Will & Kate weren’t worried about the dramas they caused: Within Kensington Palace and Adelaide Cottage, the Waleses’ home at Windsor, there was no great soul-searching the next day. ‘The Prince and Princess have agency in everything,’ says the Kensington Palace staffer. ‘They are the final decision-makers.’ If there was frustration that the media should be making quite such a meal of a well-intentioned, homespun gesture, there was no time to dwell on it.
Why Kate released a message before Trooping: The last-minute nature of her appearance was a reflection of that. ‘We wanted to give the green light that she was going to the parade when we knew, rather than to dangle the possibility,’ says one aide. ‘So it was very late in the day. But she was very keen on sharing an update on her progress.’
Months ago, Robert Jobson revealed the fact that Kate had to take credit for the frankenphoto because William and his staff tossed her right under the bus and refused to take any part of the blame for releasing an extremely manipulated photo. Now Hardman is pulling some kind of “the media overreacted, this was performative outrage!” The media did not overreact – agencies like Reuters and AFP went to Kensington Palace and asked for clarification or the original image, and KP refused. That’s why the Mother’s Day photo was killed on Oscar night. It wasn’t just some minor edits either.

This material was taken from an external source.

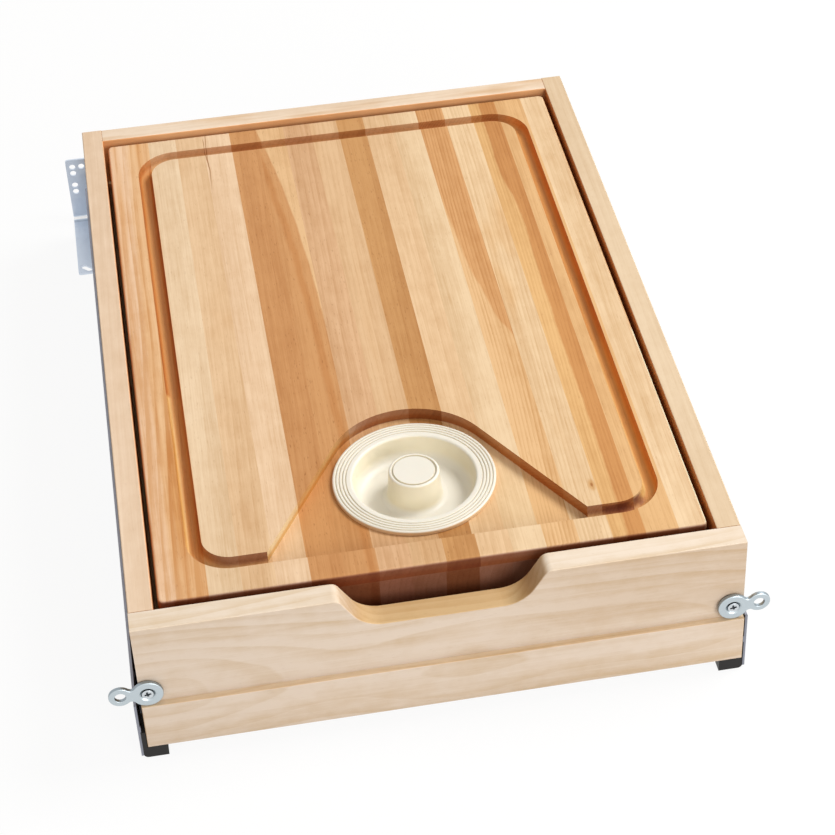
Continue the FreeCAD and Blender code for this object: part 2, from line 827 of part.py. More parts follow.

The emphasis on Kate’s lack of constitutional role is fascinating too, because that really is William’s perspective and Charles’s perspective too. The Princess of Wales is expendable, unimportant, not constitutionally relevant. That’s why they bungled everything so badly throughout the year too – it never occurred to them that people might want a health update on Kate simply because they were worried about her as a person. It never would have occurred to them that a “simple, homespun gesture” like providing a health update through a completely manipulated photo would actually destroy their credibility and cause more confusion.